___ Source data ___

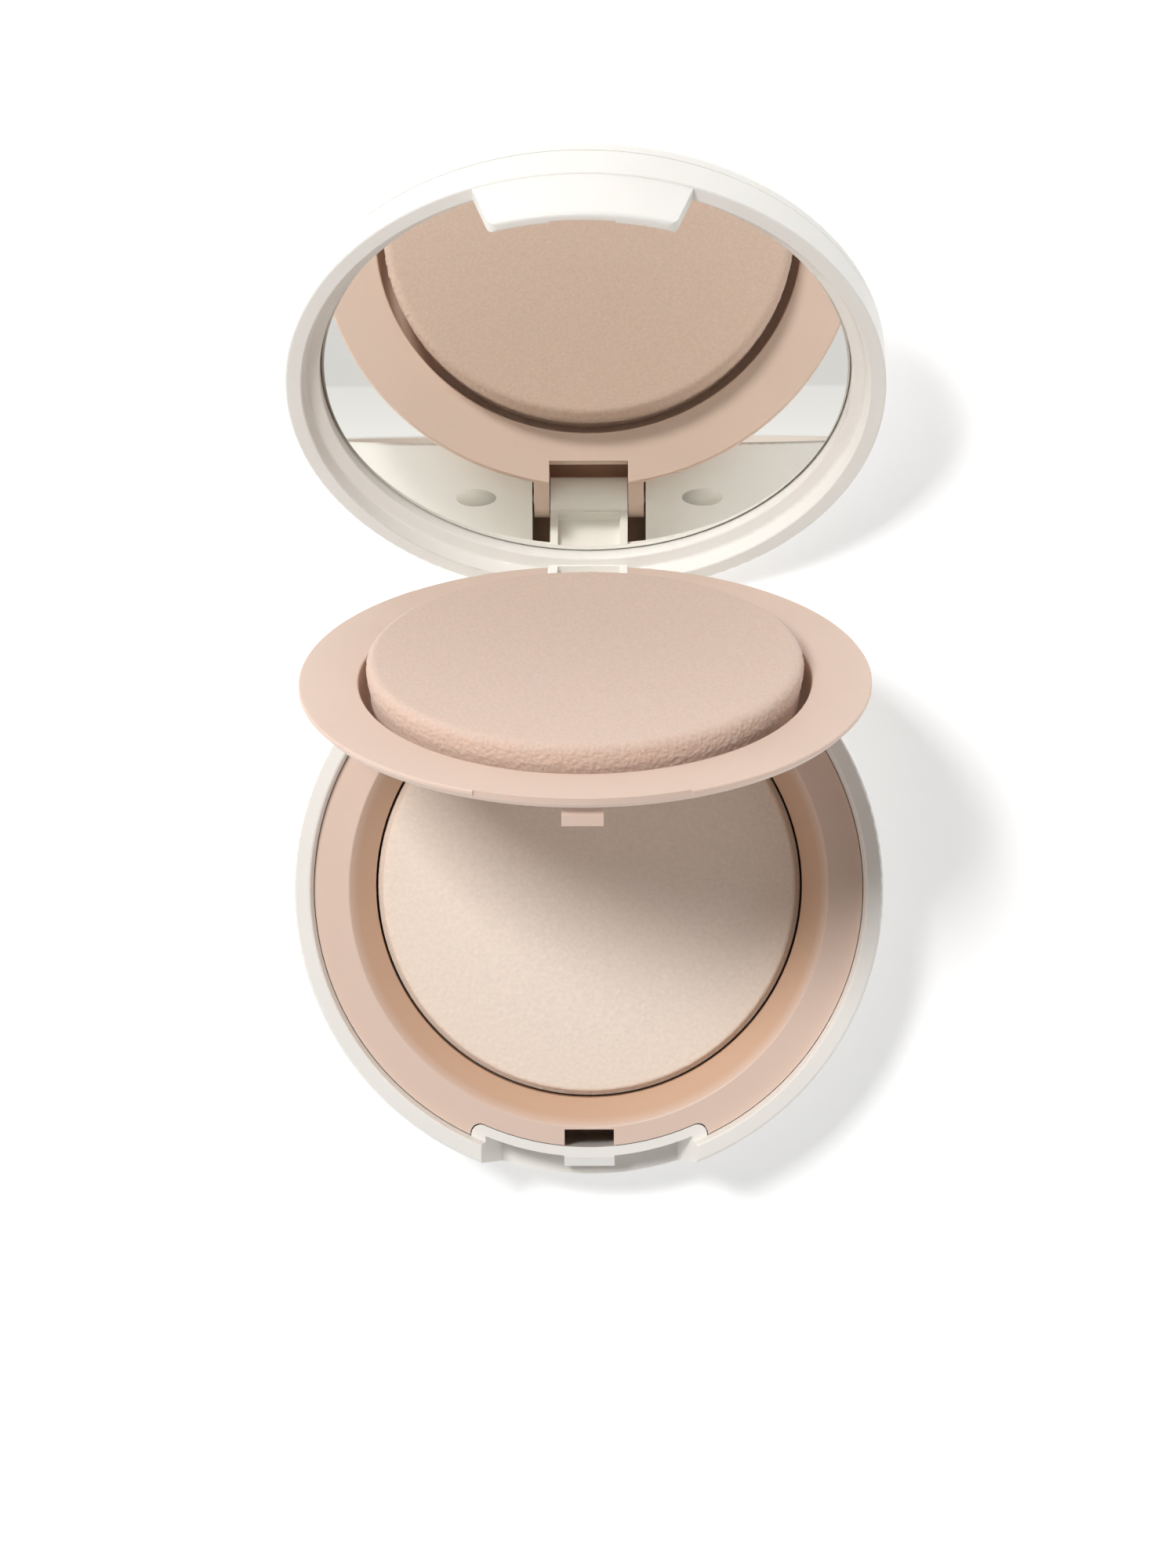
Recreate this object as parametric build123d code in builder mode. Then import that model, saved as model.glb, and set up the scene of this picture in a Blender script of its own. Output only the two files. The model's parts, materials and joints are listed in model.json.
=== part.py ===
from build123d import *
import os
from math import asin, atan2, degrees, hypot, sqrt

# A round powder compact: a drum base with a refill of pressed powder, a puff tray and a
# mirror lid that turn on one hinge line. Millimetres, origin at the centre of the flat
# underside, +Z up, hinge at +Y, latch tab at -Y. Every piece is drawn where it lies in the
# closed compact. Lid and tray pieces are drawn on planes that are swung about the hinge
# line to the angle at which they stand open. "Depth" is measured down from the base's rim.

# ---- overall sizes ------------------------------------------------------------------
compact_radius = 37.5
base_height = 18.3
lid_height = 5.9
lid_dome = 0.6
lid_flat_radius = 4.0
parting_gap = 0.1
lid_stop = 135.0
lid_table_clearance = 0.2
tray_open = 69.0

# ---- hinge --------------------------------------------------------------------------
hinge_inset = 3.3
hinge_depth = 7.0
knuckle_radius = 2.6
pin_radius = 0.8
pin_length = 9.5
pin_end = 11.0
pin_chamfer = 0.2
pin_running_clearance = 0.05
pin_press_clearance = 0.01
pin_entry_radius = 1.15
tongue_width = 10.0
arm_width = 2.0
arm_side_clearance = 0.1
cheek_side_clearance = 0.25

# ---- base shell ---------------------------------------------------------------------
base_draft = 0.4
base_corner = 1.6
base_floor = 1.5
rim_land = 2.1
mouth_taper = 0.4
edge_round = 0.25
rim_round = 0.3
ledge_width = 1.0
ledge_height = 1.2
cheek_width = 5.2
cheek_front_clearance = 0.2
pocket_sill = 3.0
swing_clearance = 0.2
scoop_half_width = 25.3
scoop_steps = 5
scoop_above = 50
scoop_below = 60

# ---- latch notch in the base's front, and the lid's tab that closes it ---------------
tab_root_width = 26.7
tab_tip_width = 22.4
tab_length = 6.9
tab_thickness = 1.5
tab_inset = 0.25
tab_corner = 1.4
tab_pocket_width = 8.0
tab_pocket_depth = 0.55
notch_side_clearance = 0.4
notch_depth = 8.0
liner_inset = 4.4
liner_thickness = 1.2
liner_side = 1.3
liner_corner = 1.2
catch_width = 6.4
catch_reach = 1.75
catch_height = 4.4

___

Instructions for the task - Quote the data above verbatim from its first line to the line that includes "# line to the", with both boundary lines retained.

Finished answer -
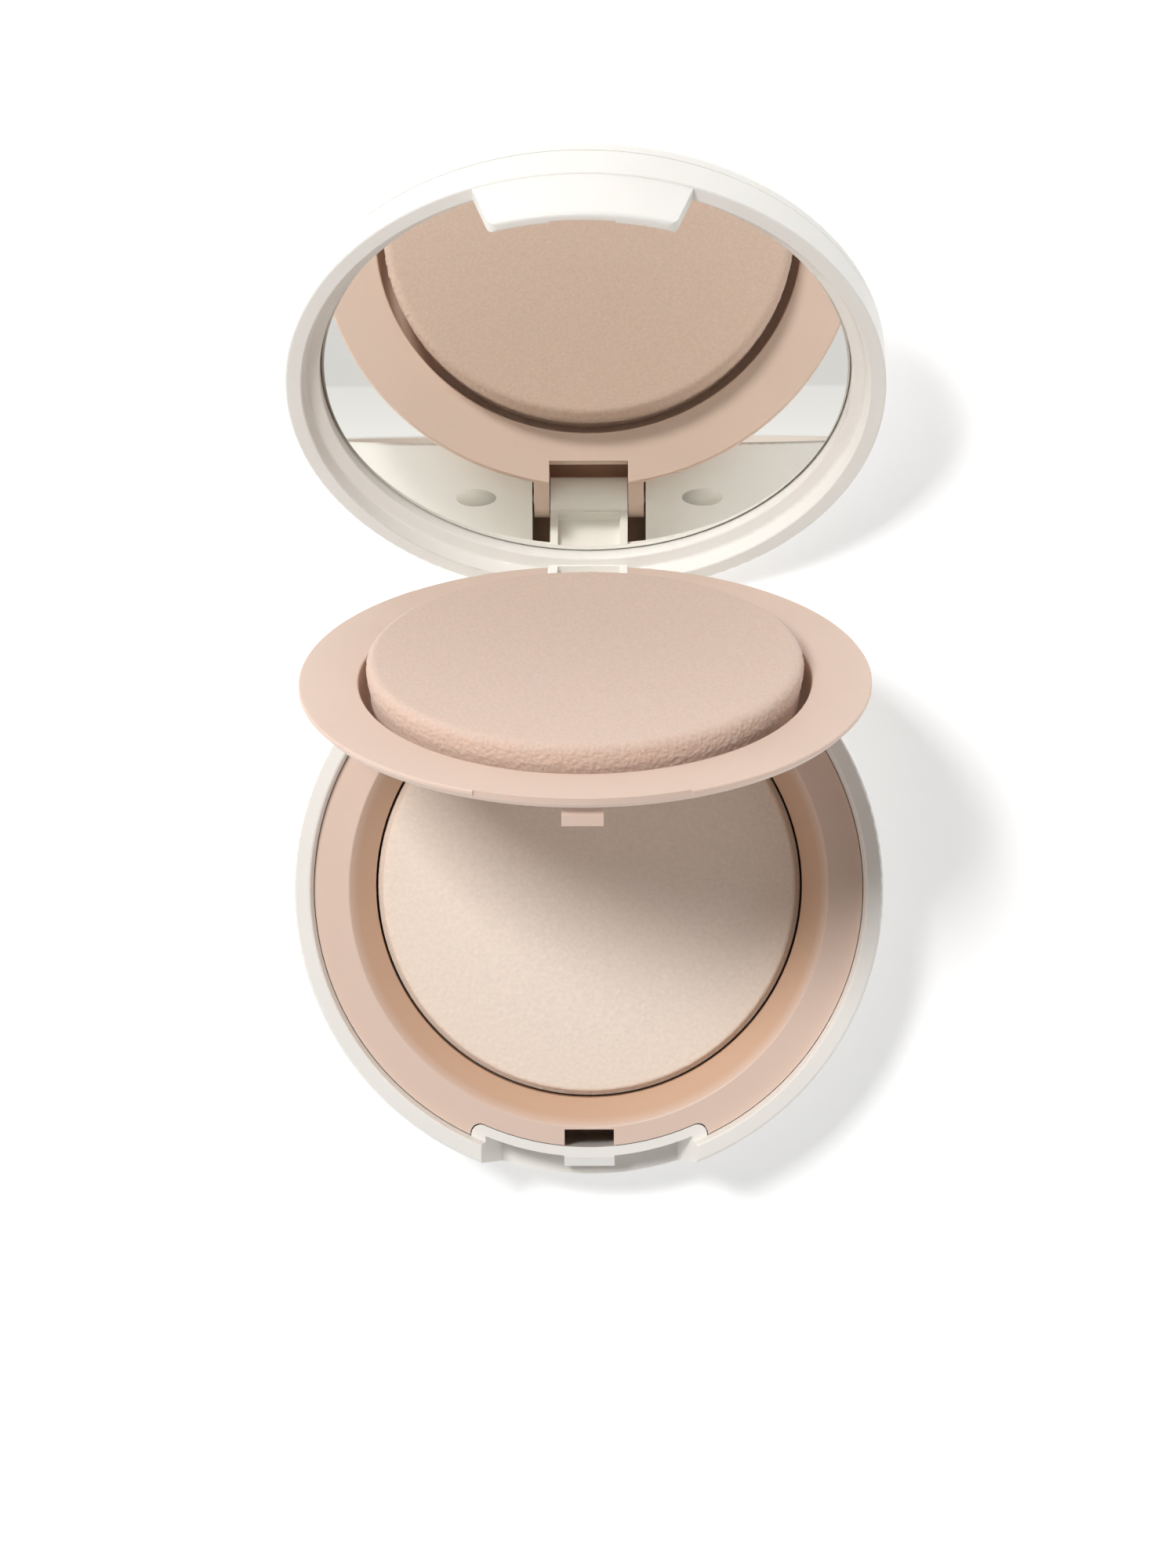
Recreate this object as parametric build123d code in builder mode. Then import that model, saved as model.glb, and set up the scene of this picture in a Blender script of its own. Output only the two files. The model's parts, materials and joints are listed in model.json.
=== part.py ===
from build123d import *
import os
from math import asin, atan2, degrees, hypot, sqrt

# A round powder compact: a drum base with a refill of pressed powder, a puff tray and a
# mirror lid that turn on one hinge line. Millimetres, origin at the centre of the flat
# underside, +Z up, hinge at +Y, latch tab at -Y. Every piece is drawn where it lies in the
# closed compact. Lid and tray pieces are drawn on planes that are swung about the hinge
# line to the angle at which they stand open. "Depth" is measured down from the base's rim.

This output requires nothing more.